DATA SECTION:
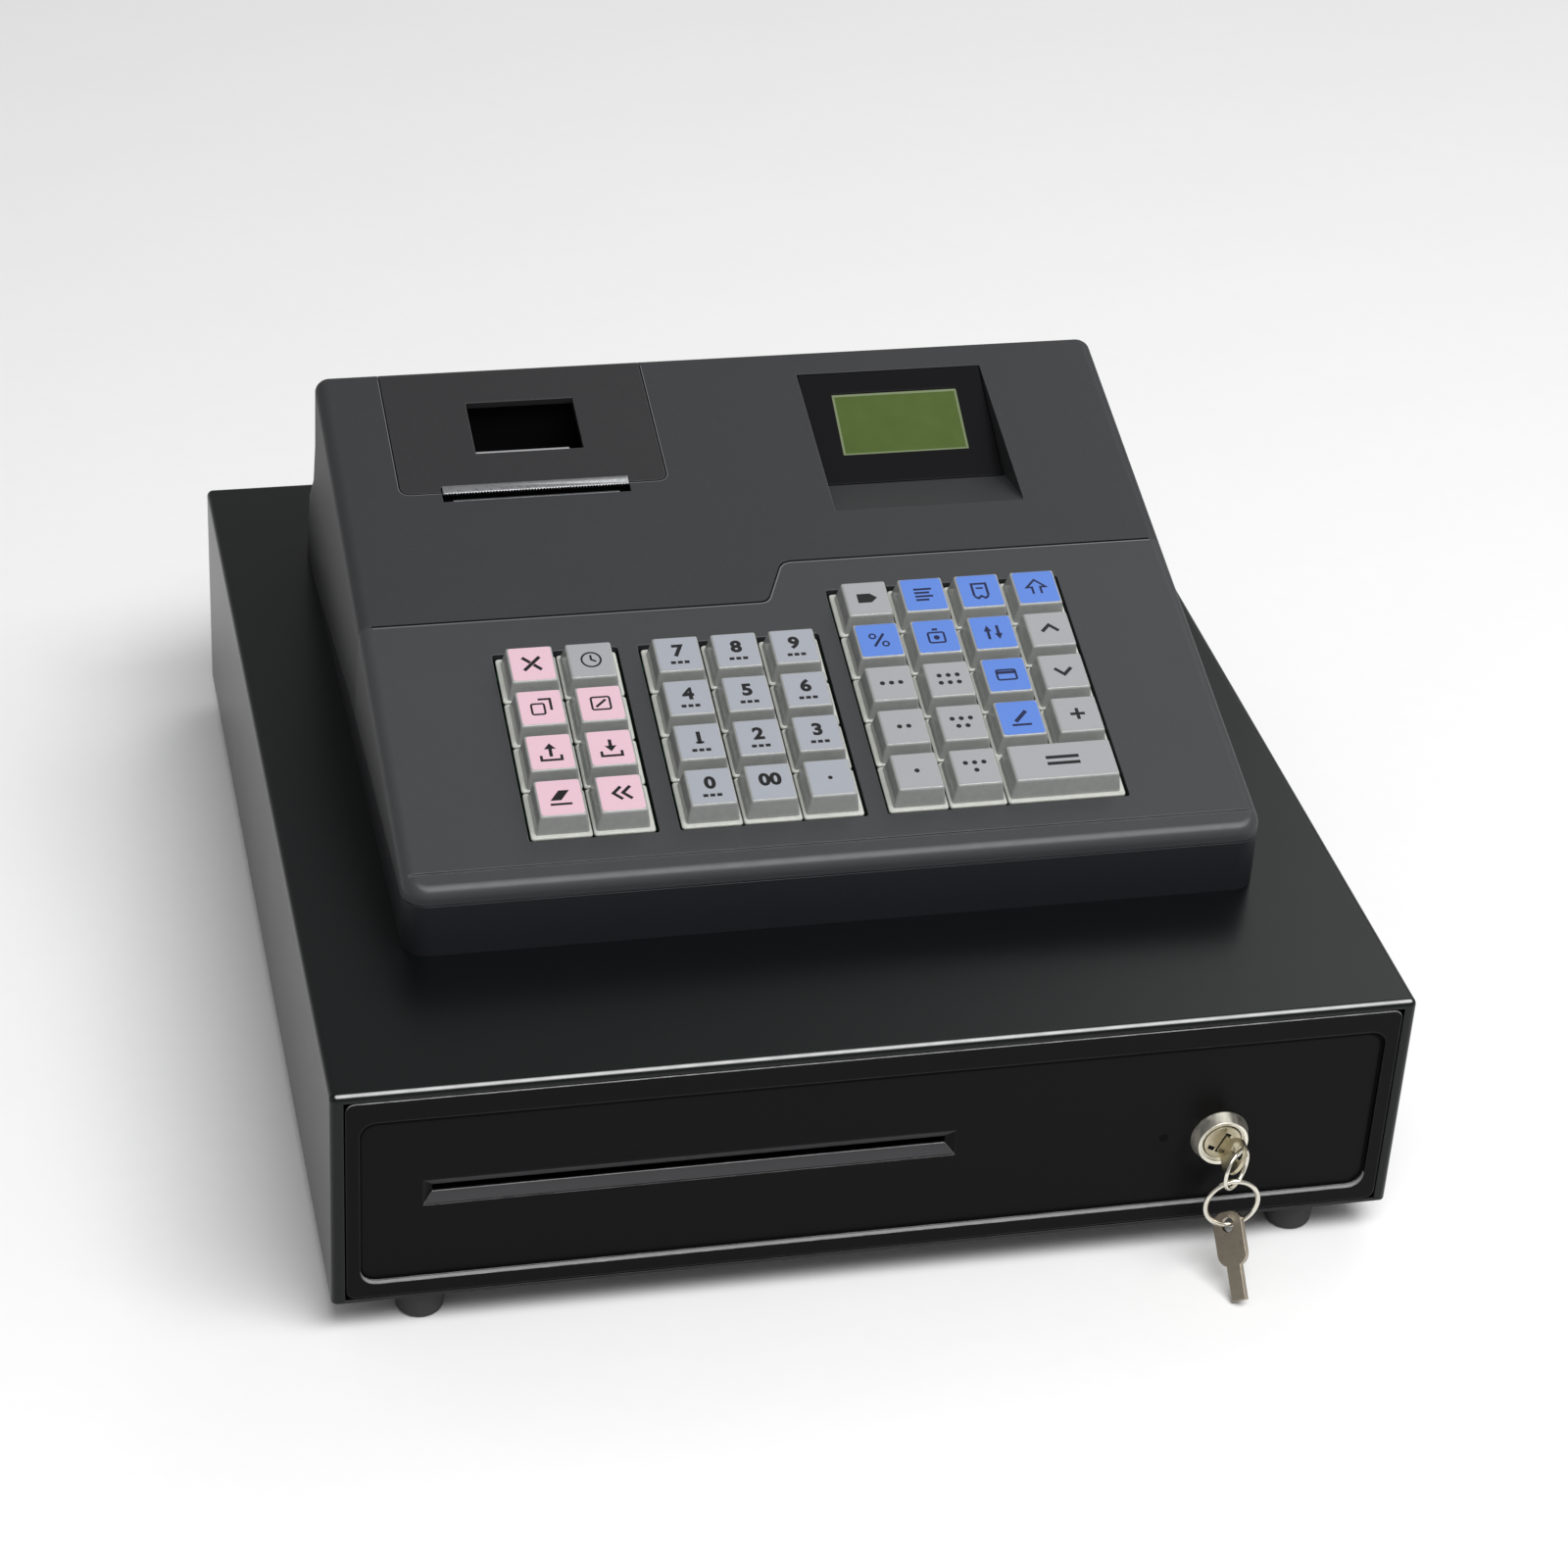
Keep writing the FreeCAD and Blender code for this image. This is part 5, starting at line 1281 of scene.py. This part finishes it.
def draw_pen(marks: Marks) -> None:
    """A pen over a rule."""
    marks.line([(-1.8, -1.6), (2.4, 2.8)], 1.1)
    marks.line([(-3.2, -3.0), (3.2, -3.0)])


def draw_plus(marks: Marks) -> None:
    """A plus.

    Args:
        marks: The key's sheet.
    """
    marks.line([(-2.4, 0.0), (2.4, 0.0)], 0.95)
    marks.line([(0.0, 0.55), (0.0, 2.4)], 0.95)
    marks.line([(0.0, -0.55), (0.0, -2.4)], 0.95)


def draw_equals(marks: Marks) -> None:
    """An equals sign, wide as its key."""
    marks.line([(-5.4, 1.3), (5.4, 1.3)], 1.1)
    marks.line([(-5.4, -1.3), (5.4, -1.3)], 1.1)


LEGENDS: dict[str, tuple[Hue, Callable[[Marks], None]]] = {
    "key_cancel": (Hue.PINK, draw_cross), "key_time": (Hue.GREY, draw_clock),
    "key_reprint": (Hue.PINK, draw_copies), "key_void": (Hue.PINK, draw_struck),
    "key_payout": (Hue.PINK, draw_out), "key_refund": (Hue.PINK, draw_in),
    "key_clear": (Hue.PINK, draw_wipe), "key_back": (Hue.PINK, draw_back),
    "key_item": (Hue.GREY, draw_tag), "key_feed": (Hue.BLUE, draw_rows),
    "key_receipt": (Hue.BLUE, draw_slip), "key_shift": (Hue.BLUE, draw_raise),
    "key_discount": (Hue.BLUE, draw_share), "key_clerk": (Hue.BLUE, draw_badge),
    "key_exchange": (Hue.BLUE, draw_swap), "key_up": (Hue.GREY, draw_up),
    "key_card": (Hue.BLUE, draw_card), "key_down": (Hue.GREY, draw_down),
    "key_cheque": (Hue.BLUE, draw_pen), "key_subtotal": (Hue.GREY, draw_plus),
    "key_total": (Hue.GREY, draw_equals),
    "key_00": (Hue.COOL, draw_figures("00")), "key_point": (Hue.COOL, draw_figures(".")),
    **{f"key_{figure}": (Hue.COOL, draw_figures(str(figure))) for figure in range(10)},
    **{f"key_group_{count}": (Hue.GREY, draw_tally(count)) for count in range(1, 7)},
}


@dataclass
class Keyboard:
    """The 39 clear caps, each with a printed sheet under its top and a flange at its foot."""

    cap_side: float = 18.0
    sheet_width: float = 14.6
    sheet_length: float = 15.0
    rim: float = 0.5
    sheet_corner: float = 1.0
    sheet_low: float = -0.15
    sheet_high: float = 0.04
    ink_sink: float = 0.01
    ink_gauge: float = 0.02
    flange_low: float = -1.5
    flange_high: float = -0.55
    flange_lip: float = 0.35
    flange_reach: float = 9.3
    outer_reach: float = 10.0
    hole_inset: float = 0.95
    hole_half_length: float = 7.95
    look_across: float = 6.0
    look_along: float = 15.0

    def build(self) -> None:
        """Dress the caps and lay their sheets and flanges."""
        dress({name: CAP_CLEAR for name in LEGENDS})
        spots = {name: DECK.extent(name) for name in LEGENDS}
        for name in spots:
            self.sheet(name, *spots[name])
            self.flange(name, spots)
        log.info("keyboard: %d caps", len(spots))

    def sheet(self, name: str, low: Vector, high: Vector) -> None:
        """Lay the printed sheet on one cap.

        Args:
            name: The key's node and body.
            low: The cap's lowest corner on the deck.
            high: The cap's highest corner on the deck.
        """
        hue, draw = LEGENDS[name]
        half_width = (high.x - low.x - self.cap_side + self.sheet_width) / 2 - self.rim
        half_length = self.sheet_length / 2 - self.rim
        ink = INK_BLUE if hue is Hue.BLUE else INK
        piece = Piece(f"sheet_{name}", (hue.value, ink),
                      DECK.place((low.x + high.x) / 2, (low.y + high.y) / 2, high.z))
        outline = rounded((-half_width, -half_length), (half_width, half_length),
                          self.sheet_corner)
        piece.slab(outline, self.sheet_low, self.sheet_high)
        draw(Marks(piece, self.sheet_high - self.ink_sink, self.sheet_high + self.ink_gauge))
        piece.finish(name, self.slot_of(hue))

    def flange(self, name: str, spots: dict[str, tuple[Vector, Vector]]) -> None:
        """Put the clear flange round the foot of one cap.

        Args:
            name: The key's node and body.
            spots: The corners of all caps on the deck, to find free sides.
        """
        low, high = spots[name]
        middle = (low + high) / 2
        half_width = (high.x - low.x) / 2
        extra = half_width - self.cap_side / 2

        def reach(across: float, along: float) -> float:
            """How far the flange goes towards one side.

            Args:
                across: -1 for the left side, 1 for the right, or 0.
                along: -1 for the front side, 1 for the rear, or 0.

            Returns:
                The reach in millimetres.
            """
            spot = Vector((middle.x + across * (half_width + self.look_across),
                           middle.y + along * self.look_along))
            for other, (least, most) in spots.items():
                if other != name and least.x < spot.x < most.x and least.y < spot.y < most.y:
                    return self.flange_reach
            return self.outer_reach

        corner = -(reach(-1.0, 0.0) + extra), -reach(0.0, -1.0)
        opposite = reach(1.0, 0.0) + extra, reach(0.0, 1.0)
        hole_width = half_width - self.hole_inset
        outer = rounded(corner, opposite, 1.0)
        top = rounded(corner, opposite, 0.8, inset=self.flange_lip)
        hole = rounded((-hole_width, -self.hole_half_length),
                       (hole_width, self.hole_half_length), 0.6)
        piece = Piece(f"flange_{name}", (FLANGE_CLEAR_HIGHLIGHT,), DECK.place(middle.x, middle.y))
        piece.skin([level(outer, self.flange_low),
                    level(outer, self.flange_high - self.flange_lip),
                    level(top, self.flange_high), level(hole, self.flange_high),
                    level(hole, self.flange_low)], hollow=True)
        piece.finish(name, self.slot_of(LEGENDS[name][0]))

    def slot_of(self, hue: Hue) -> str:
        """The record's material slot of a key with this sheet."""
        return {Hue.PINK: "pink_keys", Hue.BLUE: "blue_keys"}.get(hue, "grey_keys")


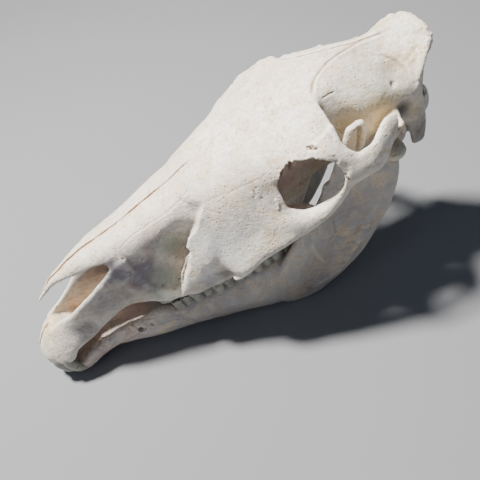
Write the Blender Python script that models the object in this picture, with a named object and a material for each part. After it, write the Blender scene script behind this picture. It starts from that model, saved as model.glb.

STATED TASK:
Make a verbatim copy of every entry shown above.

TASK RESPONSE:
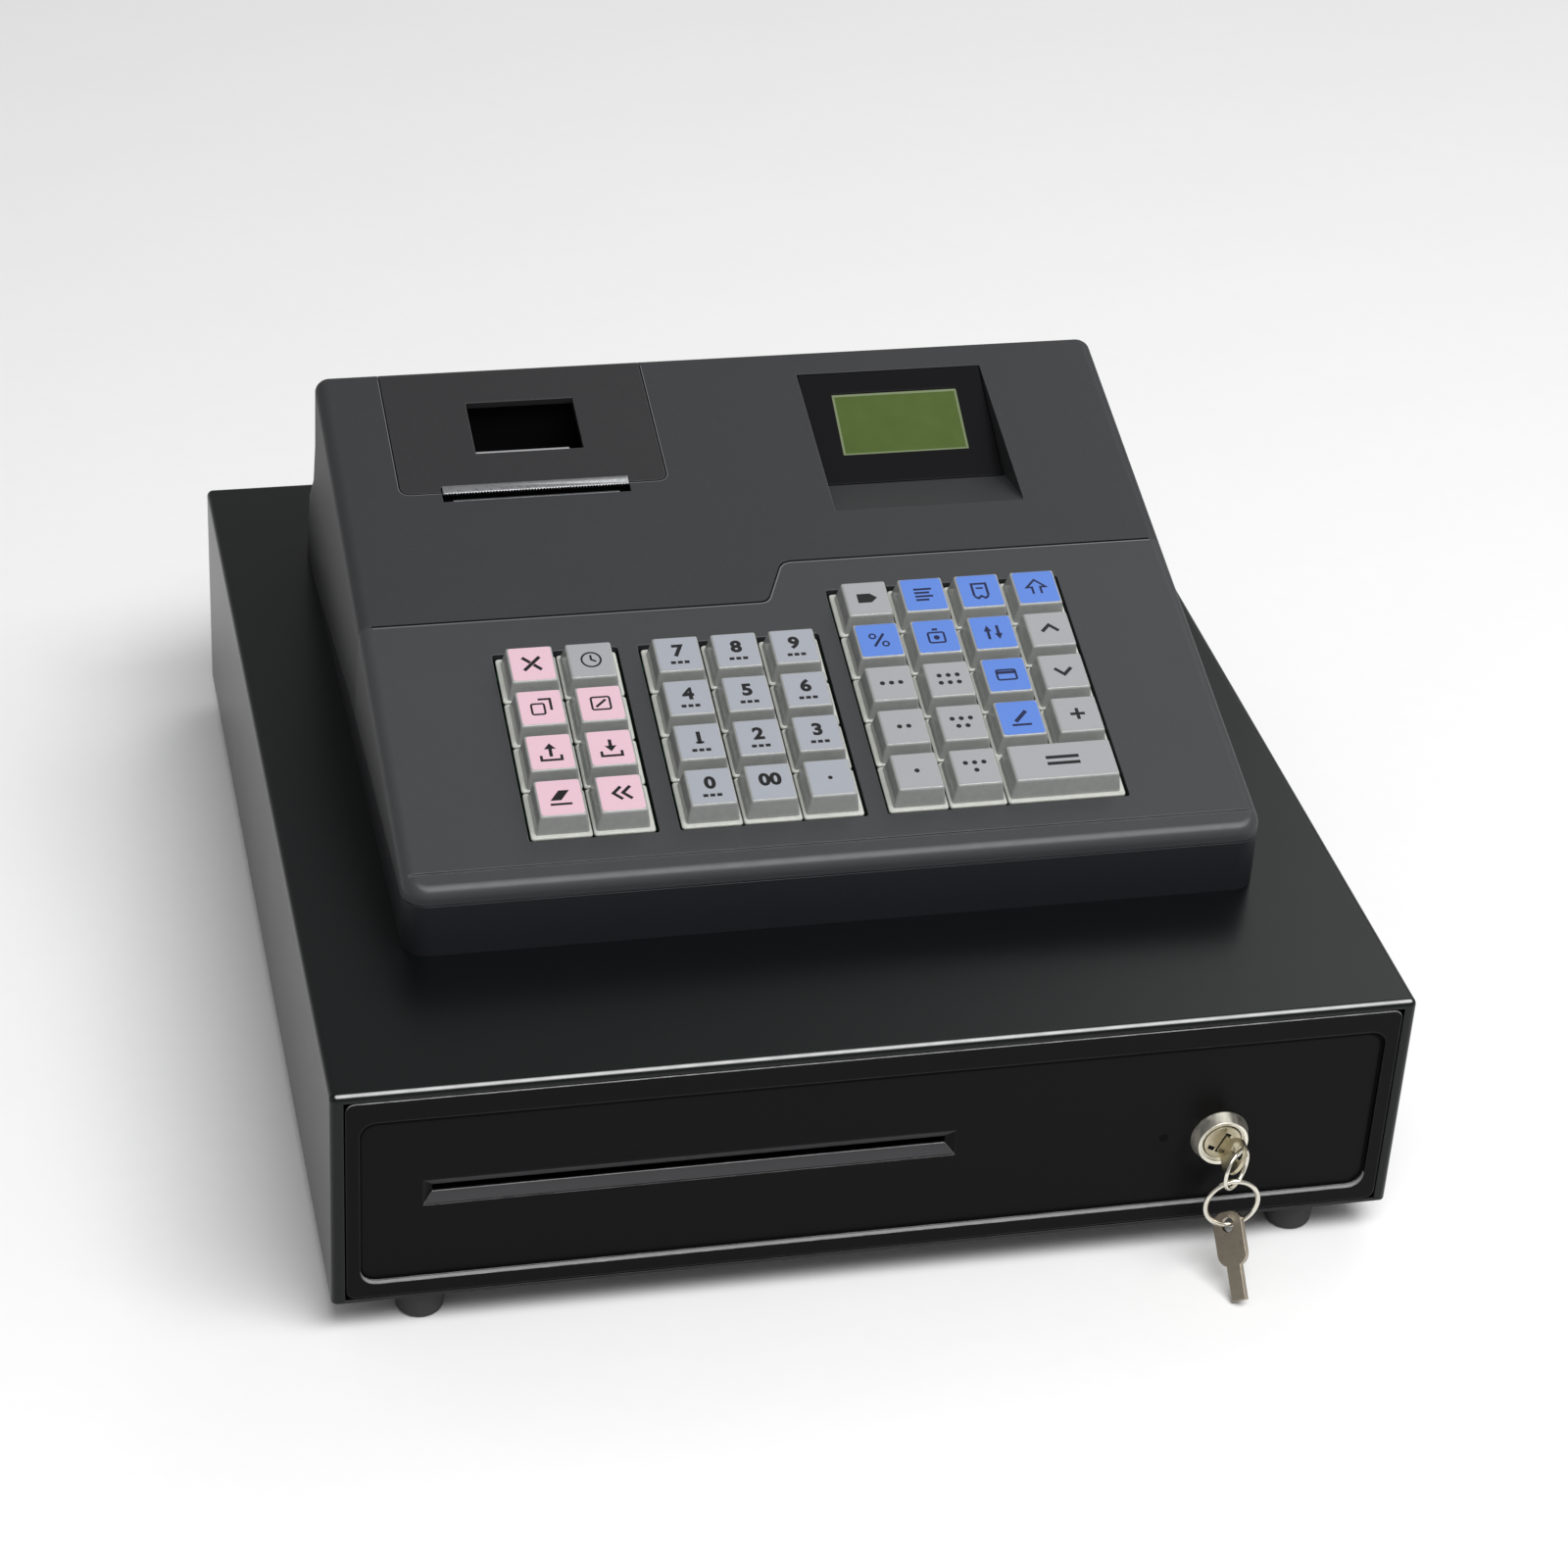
Keep writing the FreeCAD and Blender code for this image. This is part 5, starting at line 1281 of scene.py. This part finishes it.
def draw_pen(marks: Marks) -> None:
    """A pen over a rule."""
    marks.line([(-1.8, -1.6), (2.4, 2.8)], 1.1)
    marks.line([(-3.2, -3.0), (3.2, -3.0)])


def draw_plus(marks: Marks) -> None:
    """A plus.

    Args:
        marks: The key's sheet.
    """
    marks.line([(-2.4, 0.0), (2.4, 0.0)], 0.95)
    marks.line([(0.0, 0.55), (0.0, 2.4)], 0.95)
    marks.line([(0.0, -0.55), (0.0, -2.4)], 0.95)


def draw_equals(marks: Marks) -> None:
    """An equals sign, wide as its key."""
    marks.line([(-5.4, 1.3), (5.4, 1.3)], 1.1)
    marks.line([(-5.4, -1.3), (5.4, -1.3)], 1.1)


LEGENDS: dict[str, tuple[Hue, Callable[[Marks], None]]] = {
    "key_cancel": (Hue.PINK, draw_cross), "key_time": (Hue.GREY, draw_clock),
    "key_reprint": (Hue.PINK, draw_copies), "key_void": (Hue.PINK, draw_struck),
    "key_payout": (Hue.PINK, draw_out), "key_refund": (Hue.PINK, draw_in),
    "key_clear": (Hue.PINK, draw_wipe), "key_back": (Hue.PINK, draw_back),
    "key_item": (Hue.GREY, draw_tag), "key_feed": (Hue.BLUE, draw_rows),
    "key_receipt": (Hue.BLUE, draw_slip), "key_shift": (Hue.BLUE, draw_raise),
    "key_discount": (Hue.BLUE, draw_share), "key_clerk": (Hue.BLUE, draw_badge),
    "key_exchange": (Hue.BLUE, draw_swap), "key_up": (Hue.GREY, draw_up),
    "key_card": (Hue.BLUE, draw_card), "key_down": (Hue.GREY, draw_down),
    "key_cheque": (Hue.BLUE, draw_pen), "key_subtotal": (Hue.GREY, draw_plus),
    "key_total": (Hue.GREY, draw_equals),
    "key_00": (Hue.COOL, draw_figures("00")), "key_point": (Hue.COOL, draw_figures(".")),
    **{f"key_{figure}": (Hue.COOL, draw_figures(str(figure))) for figure in range(10)},
    **{f"key_group_{count}": (Hue.GREY, draw_tally(count)) for count in range(1, 7)},
}


@dataclass
class Keyboard:
    """The 39 clear caps, each with a printed sheet under its top and a flange at its foot."""

    cap_side: float = 18.0
    sheet_width: float = 14.6
    sheet_length: float = 15.0
    rim: float = 0.5
    sheet_corner: float = 1.0
    sheet_low: float = -0.15
    sheet_high: float = 0.04
    ink_sink: float = 0.01
    ink_gauge: float = 0.02
    flange_low: float = -1.5
    flange_high: float = -0.55
    flange_lip: float = 0.35
    flange_reach: float = 9.3
    outer_reach: float = 10.0
    hole_inset: float = 0.95
    hole_half_length: float = 7.95
    look_across: float = 6.0
    look_along: float = 15.0

    def build(self) -> None:
        """Dress the caps and lay their sheets and flanges."""
        dress({name: CAP_CLEAR for name in LEGENDS})
        spots = {name: DECK.extent(name) for name in LEGENDS}
        for name in spots:
            self.sheet(name, *spots[name])
            self.flange(name, spots)
        log.info("keyboard: %d caps", len(spots))

    def sheet(self, name: str, low: Vector, high: Vector) -> None:
        """Lay the printed sheet on one cap.

        Args:
            name: The key's node and body.
            low: The cap's lowest corner on the deck.
            high: The cap's highest corner on the deck.
        """
        hue, draw = LEGENDS[name]
        half_width = (high.x - low.x - self.cap_side + self.sheet_width) / 2 - self.rim
        half_length = self.sheet_length / 2 - self.rim
        ink = INK_BLUE if hue is Hue.BLUE else INK
        piece = Piece(f"sheet_{name}", (hue.value, ink),
                      DECK.place((low.x + high.x) / 2, (low.y + high.y) / 2, high.z))
        outline = rounded((-half_width, -half_length), (half_width, half_length),
                          self.sheet_corner)
        piece.slab(outline, self.sheet_low, self.sheet_high)
        draw(Marks(piece, self.sheet_high - self.ink_sink, self.sheet_high + self.ink_gauge))
        piece.finish(name, self.slot_of(hue))

    def flange(self, name: str, spots: dict[str, tuple[Vector, Vector]]) -> None:
        """Put the clear flange round the foot of one cap.

        Args:
            name: The key's node and body.
            spots: The corners of all caps on the deck, to find free sides.
        """
        low, high = spots[name]
        middle = (low + high) / 2
        half_width = (high.x - low.x) / 2
        extra = half_width - self.cap_side / 2

        def reach(across: float, along: float) -> float:
            """How far the flange goes towards one side.

            Args:
                across: -1 for the left side, 1 for the right, or 0.
                along: -1 for the front side, 1 for the rear, or 0.

            Returns:
                The reach in millimetres.
            """
            spot = Vector((middle.x + across * (half_width + self.look_across),
                           middle.y + along * self.look_along))
            for other, (least, most) in spots.items():
                if other != name and least.x < spot.x < most.x and least.y < spot.y < most.y:
                    return self.flange_reach
            return self.outer_reach

        corner = -(reach(-1.0, 0.0) + extra), -reach(0.0, -1.0)
        opposite = reach(1.0, 0.0) + extra, reach(0.0, 1.0)
        hole_width = half_width - self.hole_inset
        outer = rounded(corner, opposite, 1.0)
        top = rounded(corner, opposite, 0.8, inset=self.flange_lip)
        hole = rounded((-hole_width, -self.hole_half_length),
                       (hole_width, self.hole_half_length), 0.6)
        piece = Piece(f"flange_{name}", (FLANGE_CLEAR_HIGHLIGHT,), DECK.place(middle.x, middle.y))
        piece.skin([level(outer, self.flange_low),
                    level(outer, self.flange_high - self.flange_lip),
                    level(top, self.flange_high), level(hole, self.flange_high),
                    level(hole, self.flange_low)], hollow=True)
        piece.finish(name, self.slot_of(LEGENDS[name][0]))

    def slot_of(self, hue: Hue) -> str:
        """The record's material slot of a key with this sheet."""
        return {Hue.PINK: "pink_keys", Hue.BLUE: "blue_keys"}.get(hue, "grey_keys")


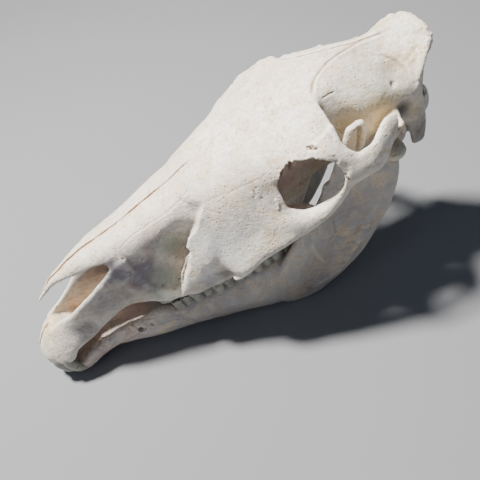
Write the Blender Python script that models the object in this picture, with a named object and a material for each part. After it, write the Blender scene script behind this picture. It starts from that model, saved as model.glb.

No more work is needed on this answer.